▶ [Stated task]
Reproduce each of the lines word for word.

▶ [Records supplied]
# # # #

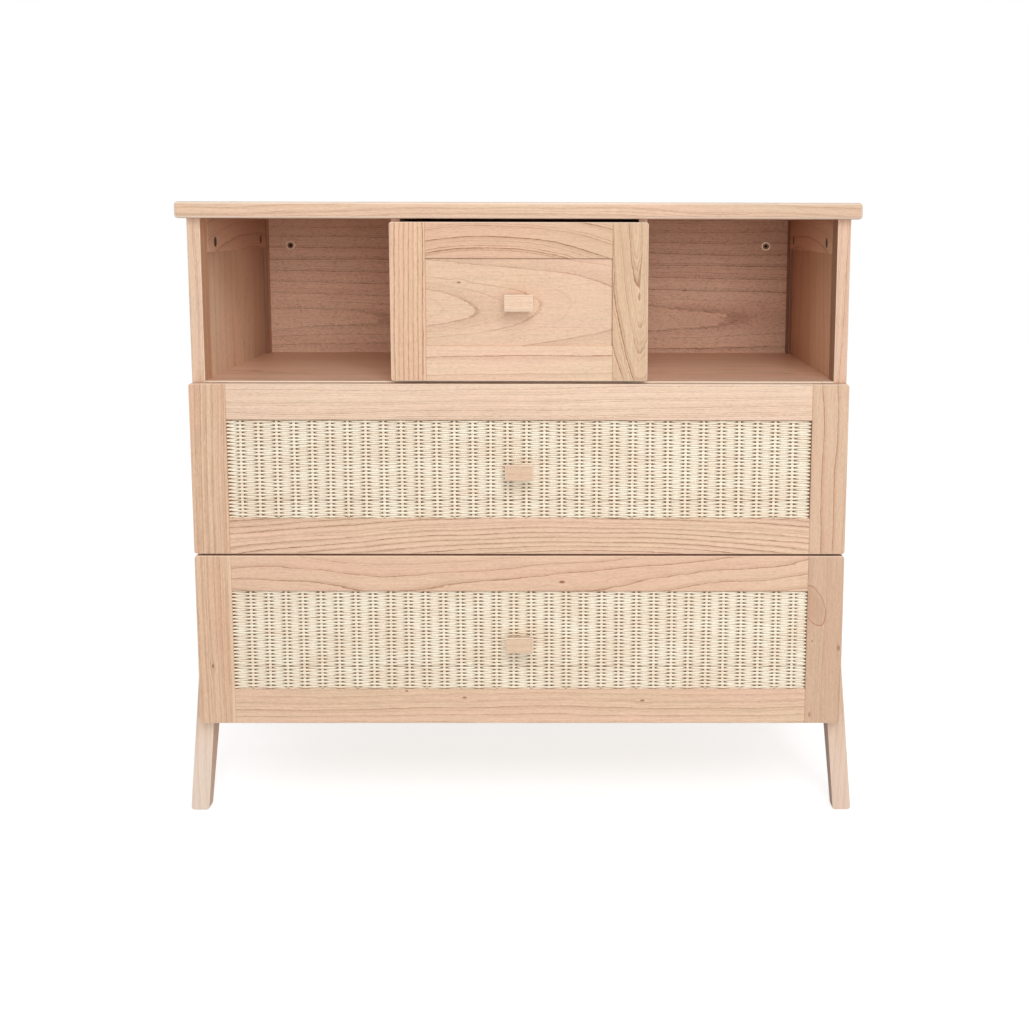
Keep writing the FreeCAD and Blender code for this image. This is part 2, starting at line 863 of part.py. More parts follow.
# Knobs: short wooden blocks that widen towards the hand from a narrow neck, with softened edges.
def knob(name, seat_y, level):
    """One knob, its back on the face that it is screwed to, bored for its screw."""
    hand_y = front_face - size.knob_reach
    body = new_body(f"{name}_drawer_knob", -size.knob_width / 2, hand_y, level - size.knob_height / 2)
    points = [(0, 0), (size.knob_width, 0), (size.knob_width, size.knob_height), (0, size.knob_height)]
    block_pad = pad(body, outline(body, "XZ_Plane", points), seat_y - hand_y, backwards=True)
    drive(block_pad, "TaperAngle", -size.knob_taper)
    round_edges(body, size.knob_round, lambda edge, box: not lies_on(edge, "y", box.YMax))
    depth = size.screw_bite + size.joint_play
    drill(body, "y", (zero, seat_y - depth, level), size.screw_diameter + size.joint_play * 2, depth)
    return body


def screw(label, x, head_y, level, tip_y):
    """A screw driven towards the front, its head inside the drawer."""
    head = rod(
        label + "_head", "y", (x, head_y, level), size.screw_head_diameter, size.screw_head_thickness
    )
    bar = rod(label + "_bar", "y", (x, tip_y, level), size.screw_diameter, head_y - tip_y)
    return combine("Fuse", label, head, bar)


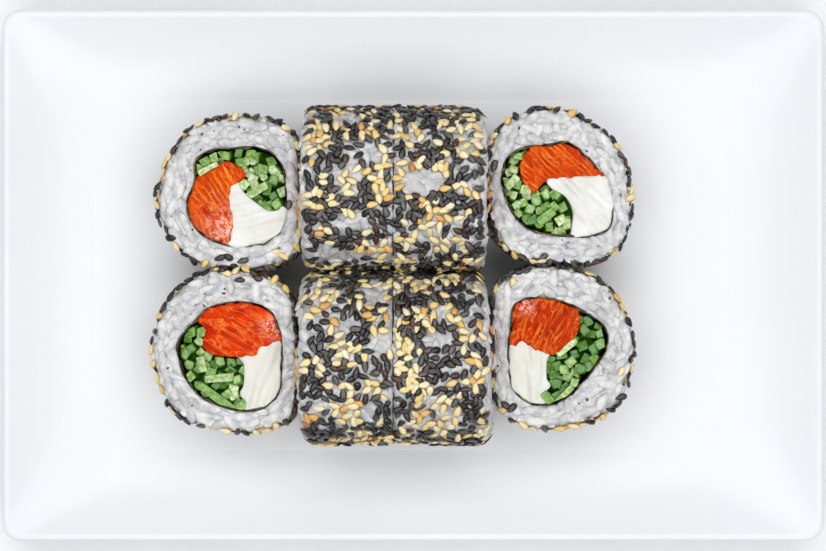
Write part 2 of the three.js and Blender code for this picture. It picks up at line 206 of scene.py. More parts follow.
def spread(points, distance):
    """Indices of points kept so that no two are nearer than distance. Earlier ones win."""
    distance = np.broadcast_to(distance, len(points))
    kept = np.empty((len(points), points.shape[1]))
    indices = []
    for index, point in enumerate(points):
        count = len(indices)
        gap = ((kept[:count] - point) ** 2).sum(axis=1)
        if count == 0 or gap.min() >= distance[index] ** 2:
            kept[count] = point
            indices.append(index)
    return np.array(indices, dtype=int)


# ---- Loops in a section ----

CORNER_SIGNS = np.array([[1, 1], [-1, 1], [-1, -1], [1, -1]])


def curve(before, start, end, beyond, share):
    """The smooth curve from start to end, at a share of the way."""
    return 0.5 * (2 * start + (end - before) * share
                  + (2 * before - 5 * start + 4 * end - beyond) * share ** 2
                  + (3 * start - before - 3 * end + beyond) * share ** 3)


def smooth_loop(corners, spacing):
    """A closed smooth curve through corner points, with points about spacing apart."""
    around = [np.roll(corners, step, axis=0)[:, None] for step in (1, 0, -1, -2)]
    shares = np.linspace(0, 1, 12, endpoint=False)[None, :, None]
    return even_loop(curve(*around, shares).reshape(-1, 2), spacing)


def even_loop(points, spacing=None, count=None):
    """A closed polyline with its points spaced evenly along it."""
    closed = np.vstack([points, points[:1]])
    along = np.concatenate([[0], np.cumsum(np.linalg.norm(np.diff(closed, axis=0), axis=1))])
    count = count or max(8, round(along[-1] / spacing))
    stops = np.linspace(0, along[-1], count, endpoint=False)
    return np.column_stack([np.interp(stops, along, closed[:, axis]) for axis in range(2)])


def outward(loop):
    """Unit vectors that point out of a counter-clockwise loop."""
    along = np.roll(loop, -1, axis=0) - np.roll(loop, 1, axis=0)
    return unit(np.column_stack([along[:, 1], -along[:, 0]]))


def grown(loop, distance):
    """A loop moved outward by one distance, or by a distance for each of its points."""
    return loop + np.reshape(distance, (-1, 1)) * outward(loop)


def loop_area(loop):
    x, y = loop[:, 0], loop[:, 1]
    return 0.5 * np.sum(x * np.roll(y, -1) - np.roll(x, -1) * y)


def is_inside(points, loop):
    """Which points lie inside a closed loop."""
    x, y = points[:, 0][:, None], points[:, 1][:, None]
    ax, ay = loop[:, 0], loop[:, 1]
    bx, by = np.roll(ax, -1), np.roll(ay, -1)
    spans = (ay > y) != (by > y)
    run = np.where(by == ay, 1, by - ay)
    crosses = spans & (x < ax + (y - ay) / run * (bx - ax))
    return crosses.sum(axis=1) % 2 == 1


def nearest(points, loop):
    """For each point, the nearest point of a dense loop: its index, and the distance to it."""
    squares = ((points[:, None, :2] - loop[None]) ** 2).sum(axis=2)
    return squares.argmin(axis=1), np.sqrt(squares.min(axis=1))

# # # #

▶ [Solved exercise]
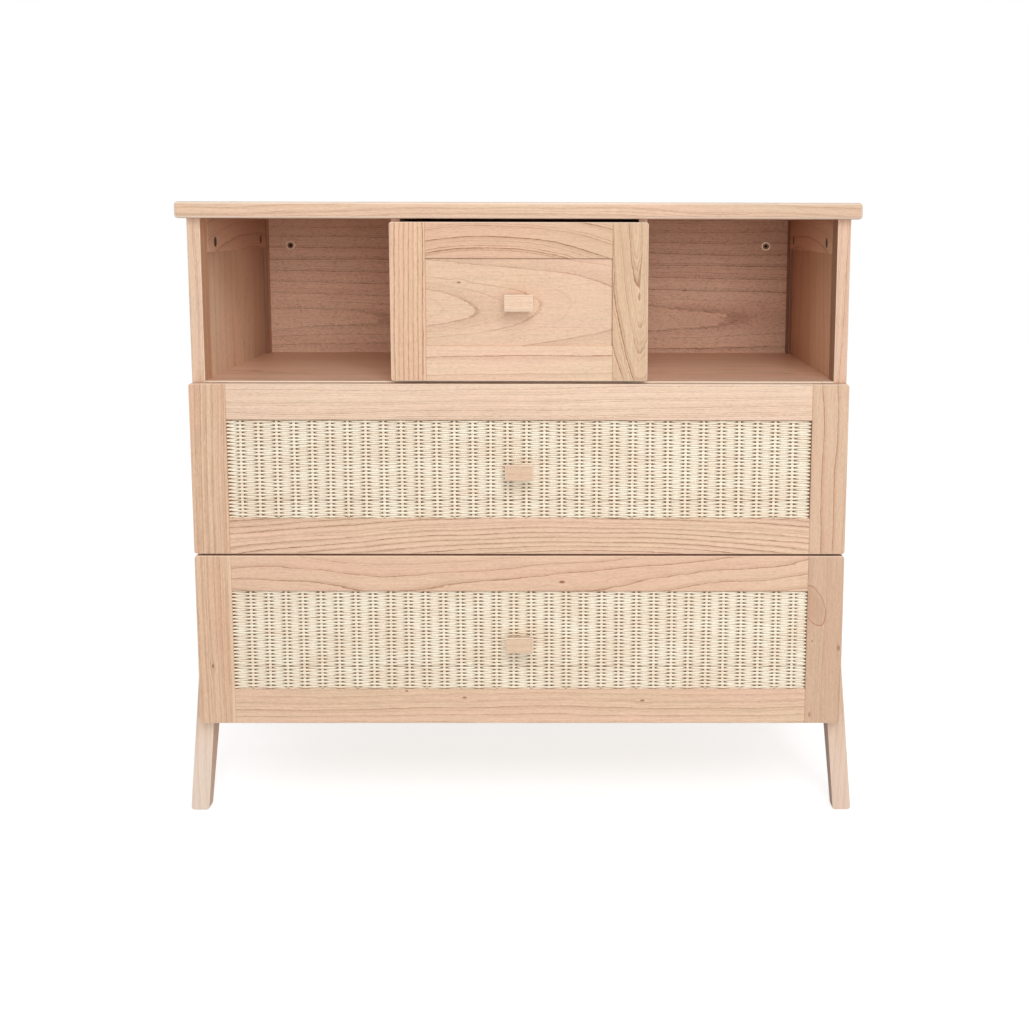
Keep writing the FreeCAD and Blender code for this image. This is part 2, starting at line 863 of part.py. More parts follow.
# Knobs: short wooden blocks that widen towards the hand from a narrow neck, with softened edges.
def knob(name, seat_y, level):
    """One knob, its back on the face that it is screwed to, bored for its screw."""
    hand_y = front_face - size.knob_reach
    body = new_body(f"{name}_drawer_knob", -size.knob_width / 2, hand_y, level - size.knob_height / 2)
    points = [(0, 0), (size.knob_width, 0), (size.knob_width, size.knob_height), (0, size.knob_height)]
    block_pad = pad(body, outline(body, "XZ_Plane", points), seat_y - hand_y, backwards=True)
    drive(block_pad, "TaperAngle", -size.knob_taper)
    round_edges(body, size.knob_round, lambda edge, box: not lies_on(edge, "y", box.YMax))
    depth = size.screw_bite + size.joint_play
    drill(body, "y", (zero, seat_y - depth, level), size.screw_diameter + size.joint_play * 2, depth)
    return body


def screw(label, x, head_y, level, tip_y):
    """A screw driven towards the front, its head inside the drawer."""
    head = rod(
        label + "_head", "y", (x, head_y, level), size.screw_head_diameter, size.screw_head_thickness
    )
    bar = rod(label + "_bar", "y", (x, tip_y, level), size.screw_diameter, head_y - tip_y)
    return combine("Fuse", label, head, bar)


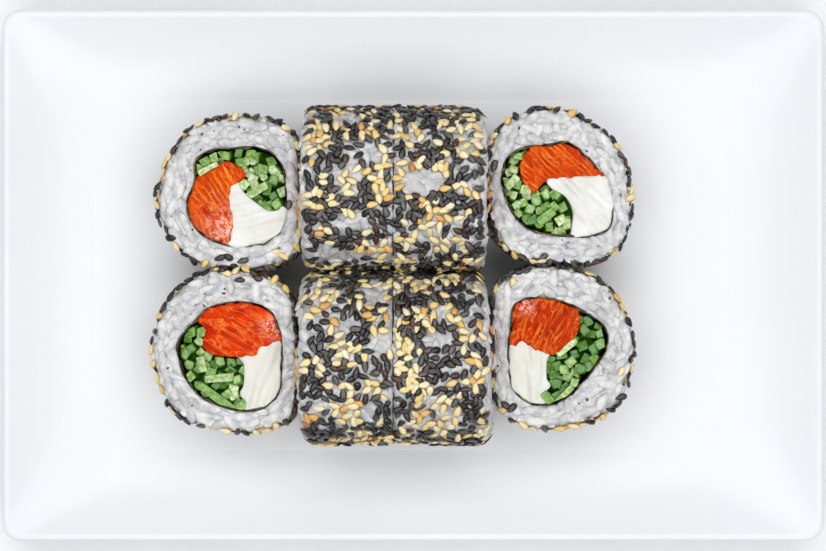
Write part 2 of the three.js and Blender code for this picture. It picks up at line 206 of scene.py. More parts follow.
def spread(points, distance):
    """Indices of points kept so that no two are nearer than distance. Earlier ones win."""
    distance = np.broadcast_to(distance, len(points))
    kept = np.empty((len(points), points.shape[1]))
    indices = []
    for index, point in enumerate(points):
        count = len(indices)
        gap = ((kept[:count] - point) ** 2).sum(axis=1)
        if count == 0 or gap.min() >= distance[index] ** 2:
            kept[count] = point
            indices.append(index)
    return np.array(indices, dtype=int)


# ---- Loops in a section ----

CORNER_SIGNS = np.array([[1, 1], [-1, 1], [-1, -1], [1, -1]])


def curve(before, start, end, beyond, share):
    """The smooth curve from start to end, at a share of the way."""
    return 0.5 * (2 * start + (end - before) * share
                  + (2 * before - 5 * start + 4 * end - beyond) * share ** 2
                  + (3 * start - before - 3 * end + beyond) * share ** 3)


def smooth_loop(corners, spacing):
    """A closed smooth curve through corner points, with points about spacing apart."""
    around = [np.roll(corners, step, axis=0)[:, None] for step in (1, 0, -1, -2)]
    shares = np.linspace(0, 1, 12, endpoint=False)[None, :, None]
    return even_loop(curve(*around, shares).reshape(-1, 2), spacing)


def even_loop(points, spacing=None, count=None):
    """A closed polyline with its points spaced evenly along it."""
    closed = np.vstack([points, points[:1]])
    along = np.concatenate([[0], np.cumsum(np.linalg.norm(np.diff(closed, axis=0), axis=1))])
    count = count or max(8, round(along[-1] / spacing))
    stops = np.linspace(0, along[-1], count, endpoint=False)
    return np.column_stack([np.interp(stops, along, closed[:, axis]) for axis in range(2)])


def outward(loop):
    """Unit vectors that point out of a counter-clockwise loop."""
    along = np.roll(loop, -1, axis=0) - np.roll(loop, 1, axis=0)
    return unit(np.column_stack([along[:, 1], -along[:, 0]]))


def grown(loop, distance):
    """A loop moved outward by one distance, or by a distance for each of its points."""
    return loop + np.reshape(distance, (-1, 1)) * outward(loop)


def loop_area(loop):
    x, y = loop[:, 0], loop[:, 1]
    return 0.5 * np.sum(x * np.roll(y, -1) - np.roll(x, -1) * y)


def is_inside(points, loop):
    """Which points lie inside a closed loop."""
    x, y = points[:, 0][:, None], points[:, 1][:, None]
    ax, ay = loop[:, 0], loop[:, 1]
    bx, by = np.roll(ax, -1), np.roll(ay, -1)
    spans = (ay > y) != (by > y)
    run = np.where(by == ay, 1, by - ay)
    crosses = spans & (x < ax + (y - ay) / run * (bx - ax))
    return crosses.sum(axis=1) % 2 == 1


def nearest(points, loop):
    """For each point, the nearest point of a dense loop: its index, and the distance to it."""
    squares = ((points[:, None, :2] - loop[None]) ** 2).sum(axis=2)
    return squares.argmin(axis=1), np.sqrt(squares.min(axis=1))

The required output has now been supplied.